April 25, 2024

War creeps closer to Kyiv’s surrogacy industry

Surrogacy became much more complicated on February 24 in Ukraine. With the Russian invasion, it was evident that Kyiv would become a war zone. But the babies, the surrogate mothers and the intended parents needed protection. Pregnancies do not stop in war time.

“Nearly every day, Ukrainian surrogates give birth to the children of foreign couples, and these parents are struggling to evacuate their children or even meet them for the first time,” says the New York Times.

“At least a dozen companies offer surrogacy in Ukraine, and BioTexCom, one of the leading agencies in Kyiv, estimates that it arranges at least a thousand births each year. The agency had expected to have 100 babies born by month’s end.
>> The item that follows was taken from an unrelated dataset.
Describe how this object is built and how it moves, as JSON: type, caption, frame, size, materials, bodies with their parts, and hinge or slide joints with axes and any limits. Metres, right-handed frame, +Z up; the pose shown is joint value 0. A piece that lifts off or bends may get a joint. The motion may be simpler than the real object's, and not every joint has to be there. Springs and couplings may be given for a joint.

Many of these newborns will be born in Kyiv, where fighting has neared hospitals, far from the parents who wait anxiously from outside Ukraine’s borders to take them home.”

BioTexCom has just posted a video to reassure clients that they will be well taken care of. It is rather disconcerting. Without subtitles or translations of building signs, it is difficult to know what is happening. But it appears that the company is lodging the babies – dozens of them — in the basements of several hotels and clinics around the city.
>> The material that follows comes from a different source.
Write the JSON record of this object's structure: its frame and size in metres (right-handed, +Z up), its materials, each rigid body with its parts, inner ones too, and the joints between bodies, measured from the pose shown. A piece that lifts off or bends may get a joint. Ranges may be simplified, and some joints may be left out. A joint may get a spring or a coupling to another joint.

Parents, nurses and a burly security guard toting a submachine gun load the babies, snug in their bassinets, into a van and zip off along mostly deserted highways, once swerving to avoid tank traps, to their shelter. Outside, the streets are nearly deserted; inside babies are wailing, being fed, and being rocked to sleep.

It seems that none of the surrogate mothers appear in the video.

Two Australian feminist writers have used the crisis to call for the abolition of commercial surrogacy. Writing in ABC Religion & Ethics, they comment on remarks made by Sam Everingham, an Australian surrogacy lawyer who has been quoted widely in the international media because of his familiarity with Ukraine. He told the Sydney Morning Herald just before the invasion: ““Many people are worried about the safety of their embryos if Kyiv gets bombed. Some spend a lot of money on donors over there, they want to make sure those embryos are safe.” Their response is:

“The shamelessness of this language which places value on the safety of monetary investment in embryos without mentioning the women who are treated like objects in the incubation of the embryos is staggering. As a matter of urgency, we need to place the focus of our concern instead on those who bear the costs and pay the price of the entirely foreseeable ‘nightmare’ that is the surrogacy system itself. And rather than following its organisers and propagandists in calling for greater legalisation in order to prevent the industry and its associated practices from going ‘further underground’ (wherever that is), it is time to demand the abolition of the exploitative surrogacy industry with the misery and pain it imposes on poor women in particular.”